The basis of the talks remains the original American proposal, and not a separate draft of the European document circulated at the weekend. The same source added that Europe’s suggestions were “useful”, but the Americans remained focused on their initial document as a framework for discussions.

European Plan

The European counter-proposal is also based on the US plan, working on Trump’s proposed 28 points – also so as not to distract the US government and risk being knocked out of the negotiations – but contains substantial differences with the American plan starting from territorial concessions to Russia that are contained in the US draft and not mentioned in the European version.
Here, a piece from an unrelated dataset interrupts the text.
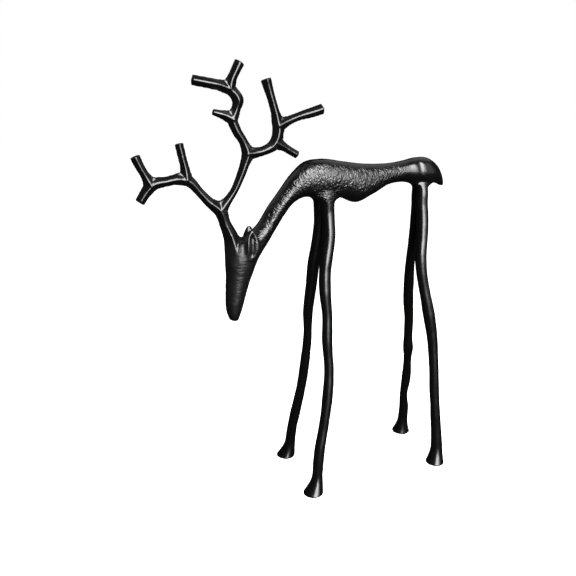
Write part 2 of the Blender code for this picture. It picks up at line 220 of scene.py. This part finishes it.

Not only that. The European document also softened the tone with regard to the limits of NATO action, not even completely excluding the possibility of Kiev joining the Alliance and increasing the number of Ukrainian troops to 800 thousand (compared to the 600 thousand indicated by Trump’s plan). Regarding sanctions, Europe linked the halt to Moscow’s signing of a peace agreement and compensating Ukraine with frozen Russian assets.

Kremlin rejection

A version that the Kremlin does not like at all. The European counter-proposal appears “at first glance not very constructive” and “unsuccessful for Russia”, foreign policy adviser Yuri Ushakov said, saying he was more optimistic regarding Trump’s plans to end the war between Russia and Ukraine. “Not all, but many indications regarding this plan seem acceptable to us,” Ushakov said, underlining that “there is a lot of speculation around peace plans for Ukraine” but “Russia only believes in information received directly from the United States.”

Ushakov assumed that the United States “will soon make contact with Russia to personally discuss the details of the peace plan, at the moment there is no concrete agreement.”